For pretty much seven days of two different swells, I kept chasing this little barrel and its cousin on the inside. For this effort I was punished. There is so much more to learn.


Thanks again to Sean Brody for all the photographs. Fun to see a cameraman so stoked about his job!

Tuesday, October 13, 2009

My First Beach Cleanup


Somehow, I reached the overcooked age of thirty without ever having cleaned a beach--unless, at some point, in grade school on a compulsory school trip I was prodded along the sand by a fascist, which is possible. But, I don't think that happened.

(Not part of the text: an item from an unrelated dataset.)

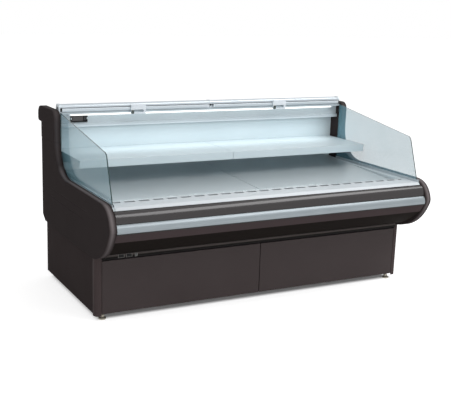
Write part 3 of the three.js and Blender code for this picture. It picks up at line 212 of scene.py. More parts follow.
def relief(place, height, distance, strength=1.0):
    """Turns a height into small bumps of that distance in metres."""
    return place.node("ShaderNodeBump", {}, {
        "Height": height, "Distance": distance, "Strength": strength})


print("near black is", [round(c, 3) for c in tint(48, 42, 42)[:3]])

# %% [markdown]
# The ends are foamed mouldings with a fine leather grain that hides scratches. The grain is a
# cell pattern about a millimetre across, and a slow cloud of lighter and darker patches keeps a
# large dark panel from looking like cut paper. The ends are dull, so they stay dark beside a
# white floor. Their rims are painted paler as a painted highlight, most round the nose and little
# up the upright. The same recipe with a finer grain gives the other plastics, and a painted
# highlight along the rail's upper edge.

# %% Moulded plastics
RIM_X, RIM_SPREAD = 0.96, 0.0175
NOSE_HIGH, NOSE_LOW = 0.72, 0.28
RAIL_EDGE = 0.339


def rim_highlight(place, specks):
    """A painted highlight: about 1 along the middle of each end's rim, fading above the nose and
    below it.
    """
    off_rim = abs(abs(place.axis("X")) - RIM_X)
    rim_band = (1 - off_rim * (1 / RIM_SPREAD)).at_least(0.0)
    up_to_nose = ((NOSE_HIGH - place.axis("Z")) * 24.0).at_least(0.25)
    down_to_nose = (place.axis("Z") - NOSE_LOW) * 3.4
    within = up_to_nose.at_most(down_to_nose).at_most(1.0)
    return rim_band * (specks * 0.4 + 0.8) * within


def moulding(name, colour, paler_tone_or_highlight, grain, depth, roughness, shine=0.3, rims=False, edge=None):
    def describe(place):
        clouds = place.cloudy(0.22)
        specks = place.cloudy(0.004, 2.0)
        cells = place.node("ShaderNodeTexVoronoi", {"feature": "F1"}, {
            "Vector": place, "Scale": 1 / grain})
        mask = clouds * 0.75 + specks * 0.25
        if rims:
            # painted highlight along the end rims, over a little of the random tone
            mask = mask * 0.12 + rim_highlight(place, specks)
        # painted highlight: the colour turns paler above the given height, along the rail's upper
        # edge
        if edge:
            mask = mask * 0.3 + (place.axis("Z") - edge) * 140.0
        return {
            "Base Color": mask.shade(colour, paler_tone_or_highlight),
            "Roughness": clouds * 0.12 + (roughness - 0.06),
            "Normal": relief(place, cells, depth),
        }
    return finish(name, describe, Specular_IOR_Level=shine)


# the paler colour here is mostly a painted highlight on the rims
end_skin = moulding("end_skin", tint(46, 40, 40), tint(118, 111, 112), grain=0.0014,
                    depth=0.00012, roughness=0.82, shine=0.02, rims=True)
black_plastic = moulding("black_plastic", tint(17, 17, 18), tint(27, 27, 28), grain=0.0009,
                         depth=0.00006, roughness=0.42, shine=0.15)
# the paler colour here is a painted highlight above the rail's upper edge
rail_black = moulding("rail_black", tint(20, 18, 17), tint(86, 80, 78), grain=0.0009,
                      depth=0.00006, roughness=0.5, shine=0.06, edge=RAIL_EDGE)
grey_plastic = moulding("grey_plastic", tint(96, 93, 91), tint(118, 115, 113), grain=0.0009,
                        depth=0.00004, roughness=0.45)
print("mouldings:", [m.name for m in (end_skin, black_plastic, rail_black, grey_plastic)])

# %% [markdown]
# Powder coat is sprayed on sheet steel and baked. It flows into a faint orange peel, a few
# millimetres from hill to hill, and has no grain. Cleaning leaves soft smears that only show in
# the shine, and sweeping leaves dull scuffs along the lowest edge. Below its fold the fascia is
# darker, as painted shade where the sheet turns down towards the plinth.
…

I think, at the precise moment that I turned thirty, it could be said that I had left more trash on beaches, however accidentally (things blow away so quickly!), than I had removed from them.

In one painfully sunny stretch of mid afternoon--captured for posterity by a film crew and a photographer--I completely reversed this statistic and discovered that cleaning beaches is not a burdensome, back-pain inducing chore that robs one of the opportunity to surf empty waves (see photo below of RCW sponsored surfers suffering the distracting spectacle of shipwrecks reeling by unmolested). Instead, on every walk back from a surf session since the beach cleanup, I have gathered as much as I can carry and "chunked it"--to use the Liberian English term.


It's incredible and worrying how quickly trash re-accumulates. The bag I am holding below probably weighs fifty or sixty pounds. In the three weeks between the last cleanup and the one depicted here, well over fifteen bags of this garbage washed up on a stretch of beach that is less than a kilometer long. If we had been patient enough to pick through all the shredded, soft plastic that results from the pinches of oil, kerosene, salt, and everything else that are sold to inhabitants of the poverty line for a few pennies, we could have filled another fifteen--and if we rounded the corner towards town and the armada of fishing boats, ugh, I can't even estimate.

Even the day after the cleanup, a bag or more worth of new large filth pieces was on our small stretch of stewarded beach. Thinking about those giant swirling masses of ocean waste is super depressing. How many bags would that be and then where would we put them?


All photographs courtesy of Sean Brody.

Monday, October 12, 2009

Return of the Image:



Here are a few shots of me surfing Cotton Trees two weeks ago. All photographs are courtesy of Sean Brody.

Wednesday, October 7, 2009

Aside from its impact on my blogging . . .

The last two weeks were an excellent experiment in combining most of the things that I need and enjoy into an optimized, customized lifestyle and it turns out that I can easily accomplish my computer-based work while surfing great waves for several hours a day and advancing the projects of Robertsport Community Works. Granted, living in a large, stilted, well-furnished safari tent, perched with a commanding view of Liberia's marquis point break will probably not be a constant option; but, it may be a possibility for a few more months--especially since Elie has been making herself so welcome in the hotel's kitchen.

We'd love for this arrangement to continue; but there are management issues and politics to negotiate and everyone at the table has strong feelings; so it's a bit of a longshot. Regardless, it's now apparent that we should be living in Roberstport, that living in Robertsport doesn't detract from my professional life and that we have a lot to offer the tourist industry there.

Whenever there are legitimate photographers around, I don't take photographs. So, my camera has been bagged for a couple of weeks; but, supposedly, I'll soon be in possession of hundreds of high quality, professionally shot images of Roberstport, which I hope to share, if I'm given permission.